GROSSETO – A partire dal 2022, il 12 marzo di ogni anno è la Giornata nazionale di educazione e prevenzione contro la violenza nei confronti degli operatori sanitari e socio-sanitari.
“Aderisce all’iniziativa anche l’Azienda Usl Toscana Sud Est, che monitora con attenzione il fenomeno, mettendo, inoltre, in atto tutte le azioni possibili per proteggere e supportare il personale – dicono dall’Asl -. Per quanto riguarda gli operatori Asl Tse, rispetto al 2022, nel 2023 c’è stato un incremento di segnalazioni importante, queste infatti sono passate da 228 a 452 (235 Arezzo, 133 Grosseto, 84 Siena). Tale dato può essere spiegato in parte con la recrudescenza generalizzata del fenomeno e in parte con la seria opera di sensibilizzazione aziendale effettuata a seguito della redazione della procedura specifica per la gestione delle aggressioni. La mancata congruenza della sommatoria dei dati fra aggressioni fisiche e verbali, che sono rispettivamente 442 e 144, in confronto il numero totale si spiega con il fatto che in diversi casi i lavoratori hanno segnalato di aver subito entrambe le tipologie”.

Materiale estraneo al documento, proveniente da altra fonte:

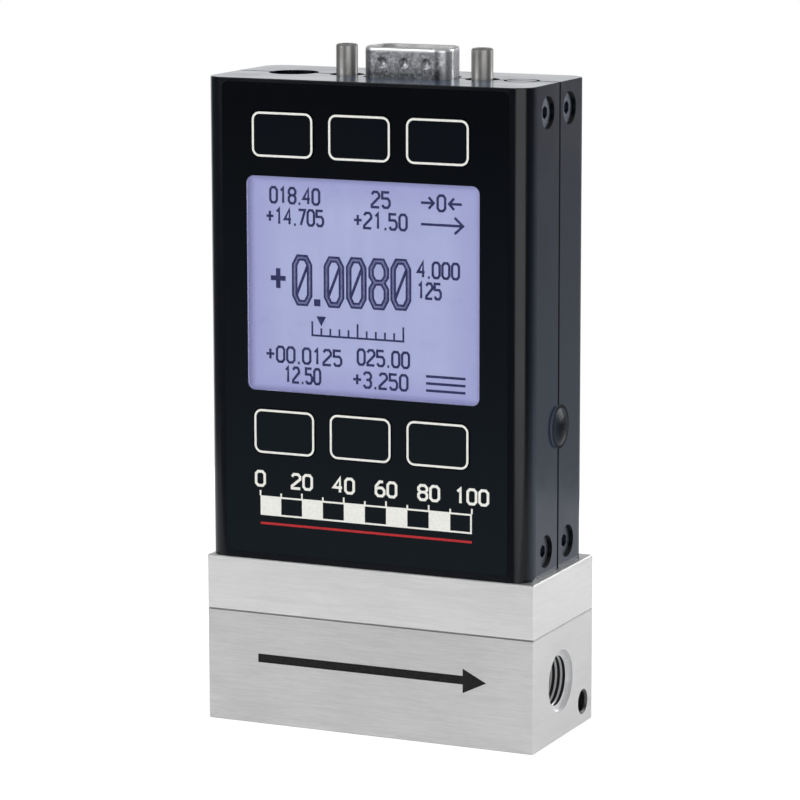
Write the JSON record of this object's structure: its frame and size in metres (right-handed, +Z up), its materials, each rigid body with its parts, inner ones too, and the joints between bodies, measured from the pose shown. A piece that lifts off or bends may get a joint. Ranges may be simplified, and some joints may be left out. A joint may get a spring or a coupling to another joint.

“Il rapporto di aggressioni subite da uomini, 107, e donne, 345, è sovrapponibile con la ripartizione numerica fra sessi dei lavoratori della Asl, 6994 donne (72,7%) e 2630 uomini (27,3%), pertanto possiamo concludere che nell’azienda l’incidenza delle aggressioni non è legata al sesso di appartenenza – prosegue l’Asl -. I reparti maggiormente interessati dal fenomeno sono: Pronto soccorso (126 segnalazioni); Salute Mentale (67); Centrale operativa 118 (19); Medicina e Chirurgia di accettazione e urgenza (14); Serd e Cup (entrambi 12). I dati riscontrati nell’Asl Tse sono sovrapponibili con quelli rilevati a livello nazionale, con i Pronto soccorso e i servizi di Salute Mentale maggiormente esposti alle aggressioni”.
“I nostri operatori non sono parte dell’azienda, sono l’azienda – afferma il dirigente Antonio D’Urso -. Il senso del dovere e la professionalità che mettono nel loro lavoro devono essere protetti. Già di per sé la violenza, sia verbale che fisica, è inaccettabile, ma quando viene messa in atto in un contesto sanitario c’è un significato ancora più negativo, perché indirizzata a persone che sono addette all’assistenza del prossimo. Aggredendo l’operatore sanitario, si aggredisce, indirettamente, anche tutti quelli che sono sotto le sue cure. Per questo, come Asl Tse siamo, e lo saremo sempre di più, impegnati in prima fila per supportare e proteggere i nostri lavoratori”.
“Visto che, come diceva Benedetto Croce, ‘La violenza non è forza ma debolezza’ a prevalere in profondità non possono che essere la ‘ragione’ e il pensiero che nasce dalla corteccia pre-frontale dove abita la nostra coscienza ed agire sociale; solo così possiamo creare una cultura del rispetto reciproco – conclude D’Urso -. Nella maggior parte dei casi, a ricorrere all’aggressione fisica o verbale è proprio colui/colei che è in errore e non ha la possibilità di prevalere con la realtà dei fatti o la coerenza della logica. Infatti, dietro i comportamenti aggressivi e violenti, spesso si nascondono paure, soggezione e impotenza”.